WORK REQUIRED >> Reproduce the entries exactly.

EXTRACTED RECORDS >>
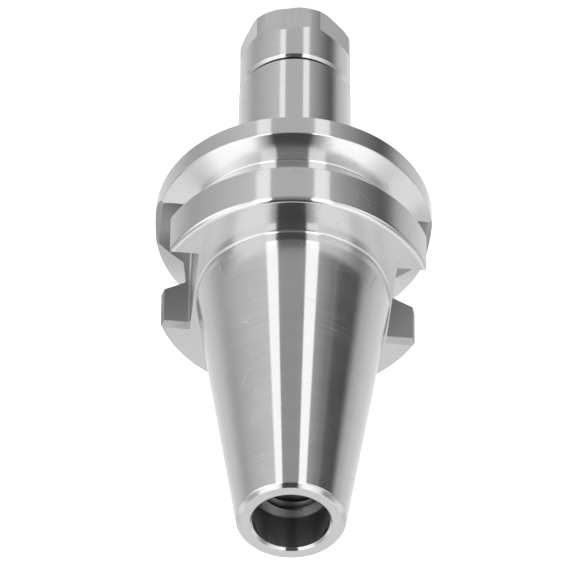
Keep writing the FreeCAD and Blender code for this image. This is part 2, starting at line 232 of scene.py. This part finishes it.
# The floor is a sheet of white card, wide enough for every view and low enough for the nut to
# screw right off above it. Seen from below it is clear, so that it hides nothing.
FLOOR_HALF = 3.0
NUT_TRAVEL = 0.00675
CARD_GLOW = 0.56
floor_height = cad_low.z - NUT_TRAVEL
floor_corners = np.array([[-1, -1], [1, -1], [1, 1], [-1, 1]]) * FLOOR_HALF
floor_mesh = bpy.data.meshes.new("floor")
floor_mesh.from_pydata(np.column_stack([floor_corners, np.full(4, floor_height)]), [], [(0, 1, 2, 3)])
floor = bpy.data.objects.new("floor", floor_mesh)
scene.collection.objects.link(floor)
floor.visible_glossy = False
card = bpy.data.materials.new("white_card")
card.use_nodes = True
paper = card.node_tree
paper_shader = paper.nodes["Principled BSDF"]
paper_shader.inputs["Base Color"].default_value = (0.9, 0.9, 0.9, 1)
paper_shader.inputs["Roughness"].default_value = 0.9
lit_by = paper.nodes.new("ShaderNodeLightPath").outputs
seen_ray = reckon(paper, "MAXIMUM", lit_by["Is Camera Ray"], lit_by["Is Glossy Ray"])
seen_ray = reckon(paper, "MAXIMUM", seen_ray, lit_by["Is Transmission Ray"])
glow = wired(paper, "ShaderNodeEmission", {"Strength": reckon(paper, "MULTIPLY", seen_ray, CARD_GLOW)})
top_side = wired(paper, "ShaderNodeAddShader", {0: paper_shader.outputs["BSDF"], 1: glow})
from_below = wired(paper, "ShaderNodeNewGeometry", {}, output="Backfacing")
clear = wired(paper, "ShaderNodeBsdfTransparent", {})
both_ways = wired(paper, "ShaderNodeMixShader", {0: from_below, 1: top_side, 2: clear})
paper.links.new(both_ways, paper.nodes["Material Output"].inputs["Surface"])
floor_mesh.materials.append(card)


# The holder body is one bar of hardened steel, turned and then ground between centres. The
# pull stud screws into its small end and the collet sits in its nose. Grinding and
# deburring leave a small round on each edge.
MM = 0.001
TURN_STEPS = 360
GAUGE_RADIUS = 15.875
SMALL_END = 48.4
SMALL_END_RADIUS = 8.817
SMALL_END_CHAMFER = (0.6, 0.62)
CHAMFER_WIDENS = 0.09
SEAT_DEPTH = 2.0
REAR_RIM_ROUND = 0.8
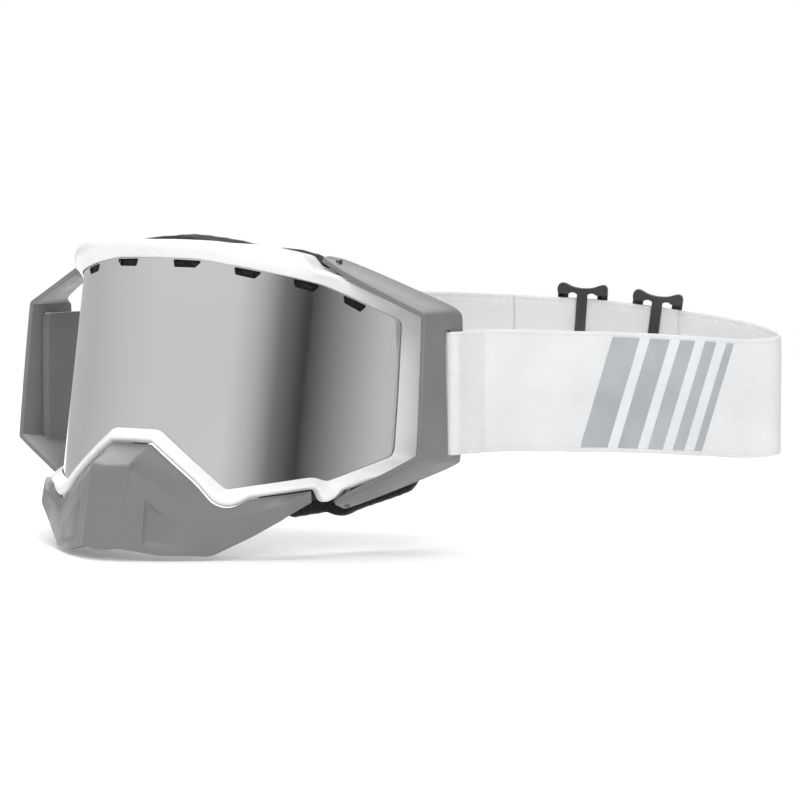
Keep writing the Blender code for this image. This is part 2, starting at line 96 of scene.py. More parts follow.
# Frame, lens and foam
LIP_HEIGHT = 4.0
LIP_RISE = 4.5
SHELL_WALL = 1.8
SHELL_DEPTH = 8.0
FACE_FRAME_DEPTH = 10.6
PIECE_GAP = 0.15
LENS_THICKNESS = 1.0
LENS_REBATE = 1.5
LENS_GRID = 2.6
LENS_VENTS = ((7.9, 19.7), (31.6, 42.1), (53.5, 64.3), (74.1, 84.6))
VENT_HEIGHT = 2.8
VENT_SLANT = 2.6
FOAM_DEPTH_FRONT = 24.0
FOAM_DEPTH_TEMPLE = 17.5
FOAM_LAYERS = (("foam_base", 0.0, 0.3), ("foam_middle", 0.3, 0.76), ("foam_face", 0.76, 1.0))
FOAM_WIDTH = 6.1
FOAM_BROW = 1.5
CHEEK_FLARE = 10.0

# Outrigger bracket, wearer's left: front and rear edge of its outer face, top to bottom
BRACKET_EDGES = (
    ((52.6, 31.5, 0.9), (50.2, 39.0, 1.0)),
    ((60.5, 31.8, -4.2), (54.5, 44.5, -0.2)),
    ((85.0, 38.2, -16.3), (88.0, 58.0, -15.6)),
    ((90.9, 39.9, -18.9), (91.4, 62.6, -18.6)),
    ((91.3, 39.6, -20.6), (91.7, 64.4, -22.2)),
    ((92.7, 34.5, -69.6), (91.9, 63.2, -72.4)),
    ((92.1, 34.1, -71.4), (91.0, 61.0, -75.2)),
    ((64.5, 27.0, -86.0), (64.8, 39.4, -88.4)),
    ((61.0, 26.5, -88.2), (57.6, 37.8, -90.8)),
)
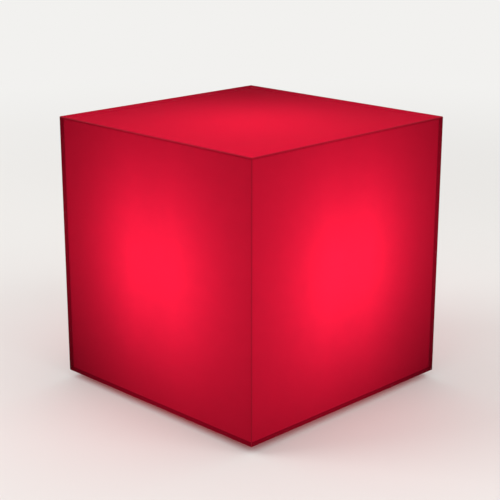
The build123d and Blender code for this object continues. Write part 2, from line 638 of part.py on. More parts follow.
# ---- control board -------------------------------------------------------------------------------
def board_post_places():
    """The four corners of the control board."""
    half_x = BOARD_LENGTH / 2 - BOARD_POST_MARGIN
    half_y = BOARD_WIDTH / 2 - BOARD_POST_MARGIN
    return four_corners(half_x, half_y, BOARD_X, BOARD_Y)


def board_screw_places():
    """The two opposite corners of the control board that are screwed down."""
    corners = board_post_places()
    return [corners[0], corners[-1]]


def control_board():
    """Board over the button, with its screw holes."""
    board = block(BOARD_LENGTH, BOARD_WIDTH, BOARD_BOTTOM, BOARD_TOP, BOARD_X, BOARD_Y)
    for x, y in board_screw_places():
        board -= disc(SCREW_DIAMETER + SCREW_HOLE_PLAY, BOARD_BOTTOM, BOARD_TOP, x, y)
    return board


def board_components():
    """Connectors, chips, coil and capacitor on top of the board, and the status light below it."""
    parts = [
        block(CONNECTOR_LENGTH, CONNECTOR_WIDTH, BOARD_TOP, CONNECTOR_TOP, x, y)
        for x, y in (LIGHT_CONNECTOR, JACK_CONNECTOR, BATTERY_CONNECTOR)
    ]
    parts += [
        block(length, width, BOARD_TOP, BOARD_TOP + height, BOARD_X + shift, BOARD_Y)
        for length, width, height, shift in BOARD_CHIPS
    ]
    capacitor_top = BOARD_TOP + CAPACITOR_HEIGHT
    parts.append(
        disc(CAPACITOR_DIAMETER, BOARD_TOP, capacitor_top, BOARD_X - CAPACITOR_SHIFT, BOARD_Y))
    status_light_bottom = BOARD_BOTTOM - STATUS_LIGHT_HEIGHT
    parts.append(block(
        STATUS_LIGHT_LENGTH, STATUS_LIGHT_WIDTH, status_light_bottom, BOARD_BOTTOM, PIPE_X, BOARD_Y))
    return group(parts)


def status_light_pipe():
    """Clear rod from the status light to the underside of the flange."""
    top = BOARD_BOTTOM - STATUS_LIGHT_HEIGHT - PIPE_TO_LIGHT
    head_top = FLANGE_TOP + PIPE_HEAD_HEIGHT
    rod = disc(PIPE_DIAMETER, FLANGE_BOTTOM, top, PIPE_X, BOARD_Y)
    return rod + disc(PIPE_HEAD_DIAMETER, FLANGE_TOP, head_top, PIPE_X, BOARD_Y)


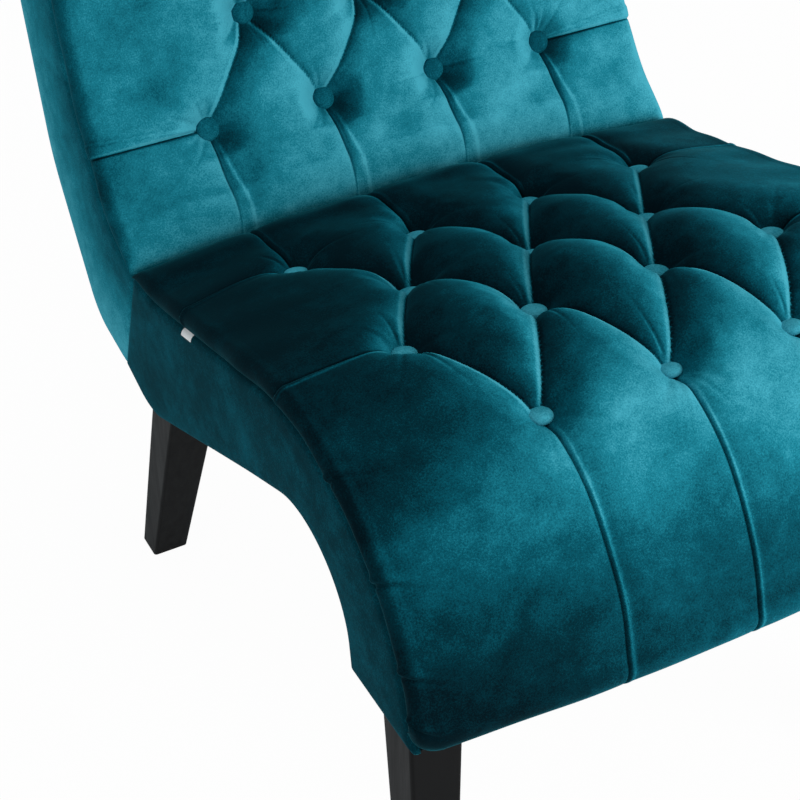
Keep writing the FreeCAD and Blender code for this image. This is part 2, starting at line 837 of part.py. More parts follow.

FINAL RESULT >>
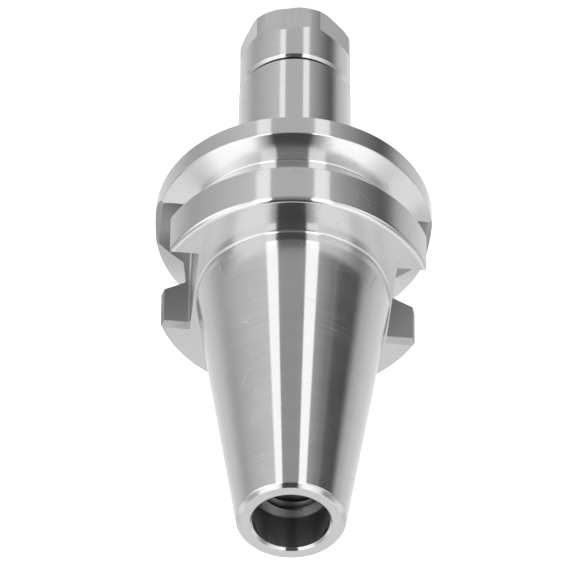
Keep writing the FreeCAD and Blender code for this image. This is part 2, starting at line 232 of scene.py. This part finishes it.
# The floor is a sheet of white card, wide enough for every view and low enough for the nut to
# screw right off above it. Seen from below it is clear, so that it hides nothing.
FLOOR_HALF = 3.0
NUT_TRAVEL = 0.00675
CARD_GLOW = 0.56
floor_height = cad_low.z - NUT_TRAVEL
floor_corners = np.array([[-1, -1], [1, -1], [1, 1], [-1, 1]]) * FLOOR_HALF
floor_mesh = bpy.data.meshes.new("floor")
floor_mesh.from_pydata(np.column_stack([floor_corners, np.full(4, floor_height)]), [], [(0, 1, 2, 3)])
floor = bpy.data.objects.new("floor", floor_mesh)
scene.collection.objects.link(floor)
floor.visible_glossy = False
card = bpy.data.materials.new("white_card")
card.use_nodes = True
paper = card.node_tree
paper_shader = paper.nodes["Principled BSDF"]
paper_shader.inputs["Base Color"].default_value = (0.9, 0.9, 0.9, 1)
paper_shader.inputs["Roughness"].default_value = 0.9
lit_by = paper.nodes.new("ShaderNodeLightPath").outputs
seen_ray = reckon(paper, "MAXIMUM", lit_by["Is Camera Ray"], lit_by["Is Glossy Ray"])
seen_ray = reckon(paper, "MAXIMUM", seen_ray, lit_by["Is Transmission Ray"])
glow = wired(paper, "ShaderNodeEmission", {"Strength": reckon(paper, "MULTIPLY", seen_ray, CARD_GLOW)})
top_side = wired(paper, "ShaderNodeAddShader", {0: paper_shader.outputs["BSDF"], 1: glow})
from_below = wired(paper, "ShaderNodeNewGeometry", {}, output="Backfacing")
clear = wired(paper, "ShaderNodeBsdfTransparent", {})
both_ways = wired(paper, "ShaderNodeMixShader", {0: from_below, 1: top_side, 2: clear})
paper.links.new(both_ways, paper.nodes["Material Output"].inputs["Surface"])
floor_mesh.materials.append(card)


# The holder body is one bar of hardened steel, turned and then ground between centres. The
# pull stud screws into its small end and the collet sits in its nose. Grinding and
# deburring leave a small round on each edge.
MM = 0.001
TURN_STEPS = 360
GAUGE_RADIUS = 15.875
SMALL_END = 48.4
SMALL_END_RADIUS = 8.817
SMALL_END_CHAMFER = (0.6, 0.62)
CHAMFER_WIDENS = 0.09
SEAT_DEPTH = 2.0
REAR_RIM_ROUND = 0.8
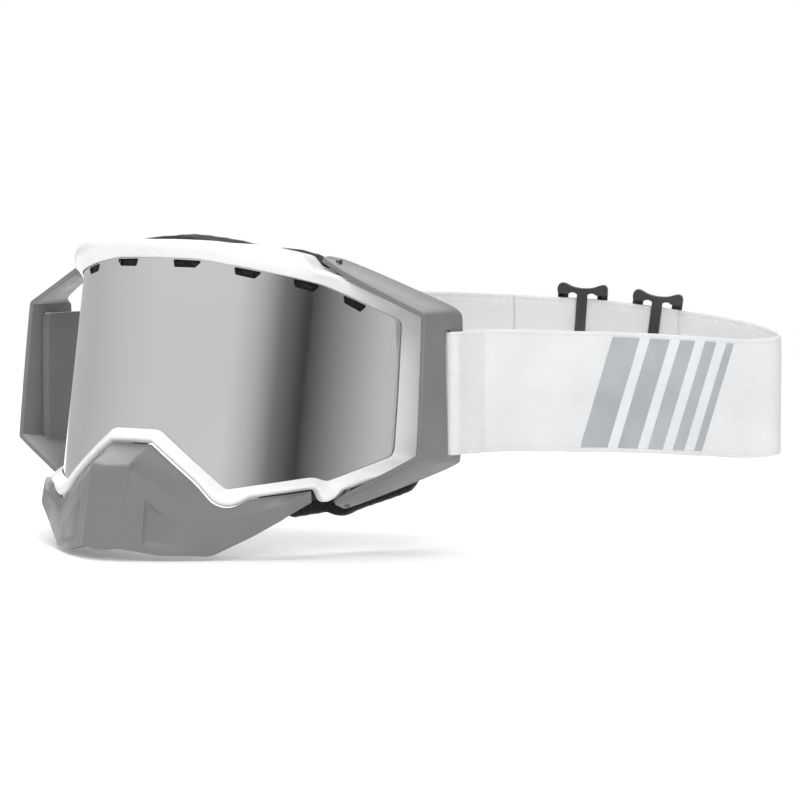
Keep writing the Blender code for this image. This is part 2, starting at line 96 of scene.py. More parts follow.
# Frame, lens and foam
LIP_HEIGHT = 4.0
LIP_RISE = 4.5
SHELL_WALL = 1.8
SHELL_DEPTH = 8.0
FACE_FRAME_DEPTH = 10.6
PIECE_GAP = 0.15
LENS_THICKNESS = 1.0
LENS_REBATE = 1.5
LENS_GRID = 2.6
LENS_VENTS = ((7.9, 19.7), (31.6, 42.1), (53.5, 64.3), (74.1, 84.6))
VENT_HEIGHT = 2.8
VENT_SLANT = 2.6
FOAM_DEPTH_FRONT = 24.0
FOAM_DEPTH_TEMPLE = 17.5
FOAM_LAYERS = (("foam_base", 0.0, 0.3), ("foam_middle", 0.3, 0.76), ("foam_face", 0.76, 1.0))
FOAM_WIDTH = 6.1
FOAM_BROW = 1.5
CHEEK_FLARE = 10.0

# Outrigger bracket, wearer's left: front and rear edge of its outer face, top to bottom
BRACKET_EDGES = (
    ((52.6, 31.5, 0.9), (50.2, 39.0, 1.0)),
    ((60.5, 31.8, -4.2), (54.5, 44.5, -0.2)),
    ((85.0, 38.2, -16.3), (88.0, 58.0, -15.6)),
    ((90.9, 39.9, -18.9), (91.4, 62.6, -18.6)),
    ((91.3, 39.6, -20.6), (91.7, 64.4, -22.2)),
    ((92.7, 34.5, -69.6), (91.9, 63.2, -72.4)),
    ((92.1, 34.1, -71.4), (91.0, 61.0, -75.2)),
    ((64.5, 27.0, -86.0), (64.8, 39.4, -88.4)),
    ((61.0, 26.5, -88.2), (57.6, 37.8, -90.8)),
)
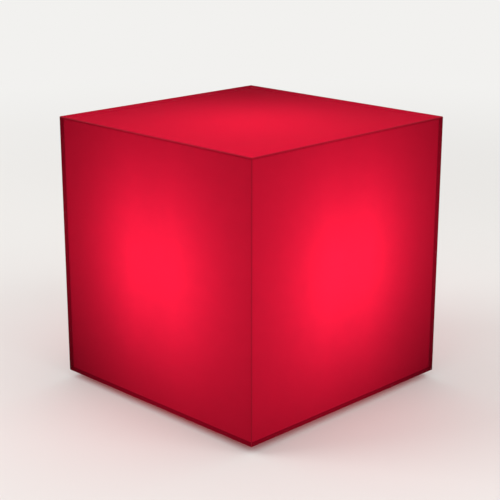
The build123d and Blender code for this object continues. Write part 2, from line 638 of part.py on. More parts follow.
# ---- control board -------------------------------------------------------------------------------
def board_post_places():
    """The four corners of the control board."""
    half_x = BOARD_LENGTH / 2 - BOARD_POST_MARGIN
    half_y = BOARD_WIDTH / 2 - BOARD_POST_MARGIN
    return four_corners(half_x, half_y, BOARD_X, BOARD_Y)


def board_screw_places():
    """The two opposite corners of the control board that are screwed down."""
    corners = board_post_places()
    return [corners[0], corners[-1]]


def control_board():
    """Board over the button, with its screw holes."""
    board = block(BOARD_LENGTH, BOARD_WIDTH, BOARD_BOTTOM, BOARD_TOP, BOARD_X, BOARD_Y)
    for x, y in board_screw_places():
        board -= disc(SCREW_DIAMETER + SCREW_HOLE_PLAY, BOARD_BOTTOM, BOARD_TOP, x, y)
    return board


def board_components():
    """Connectors, chips, coil and capacitor on top of the board, and the status light below it."""
    parts = [
        block(CONNECTOR_LENGTH, CONNECTOR_WIDTH, BOARD_TOP, CONNECTOR_TOP, x, y)
        for x, y in (LIGHT_CONNECTOR, JACK_CONNECTOR, BATTERY_CONNECTOR)
    ]
    parts += [
        block(length, width, BOARD_TOP, BOARD_TOP + height, BOARD_X + shift, BOARD_Y)
        for length, width, height, shift in BOARD_CHIPS
    ]
    capacitor_top = BOARD_TOP + CAPACITOR_HEIGHT
    parts.append(
        disc(CAPACITOR_DIAMETER, BOARD_TOP, capacitor_top, BOARD_X - CAPACITOR_SHIFT, BOARD_Y))
    status_light_bottom = BOARD_BOTTOM - STATUS_LIGHT_HEIGHT
    parts.append(block(
        STATUS_LIGHT_LENGTH, STATUS_LIGHT_WIDTH, status_light_bottom, BOARD_BOTTOM, PIPE_X, BOARD_Y))
    return group(parts)


def status_light_pipe():
    """Clear rod from the status light to the underside of the flange."""
    top = BOARD_BOTTOM - STATUS_LIGHT_HEIGHT - PIPE_TO_LIGHT
    head_top = FLANGE_TOP + PIPE_HEAD_HEIGHT
    rod = disc(PIPE_DIAMETER, FLANGE_BOTTOM, top, PIPE_X, BOARD_Y)
    return rod + disc(PIPE_HEAD_DIAMETER, FLANGE_TOP, head_top, PIPE_X, BOARD_Y)


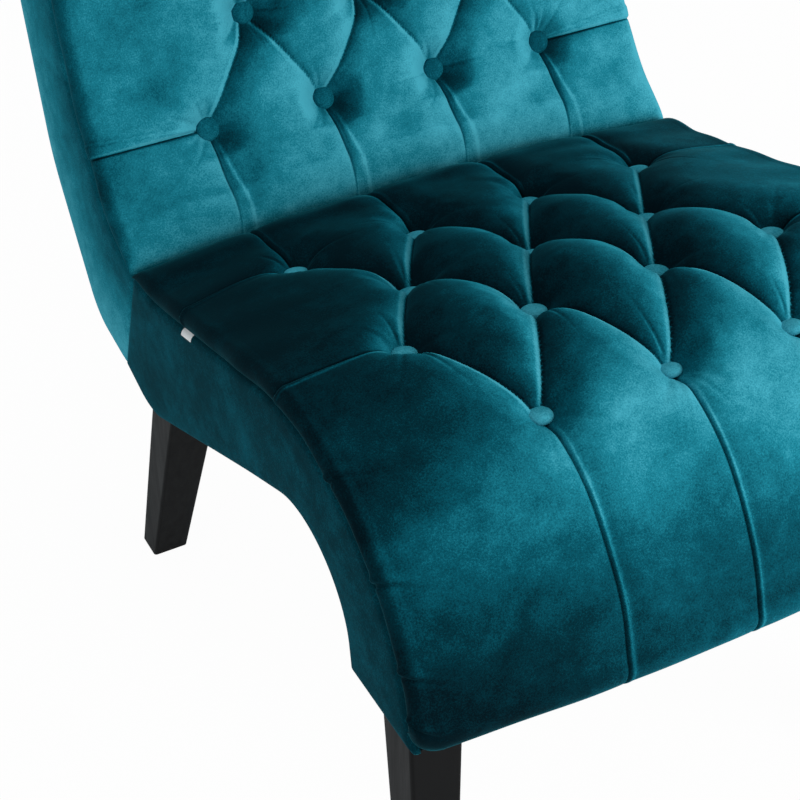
Keep writing the FreeCAD and Blender code for this image. This is part 2, starting at line 837 of part.py. More parts follow.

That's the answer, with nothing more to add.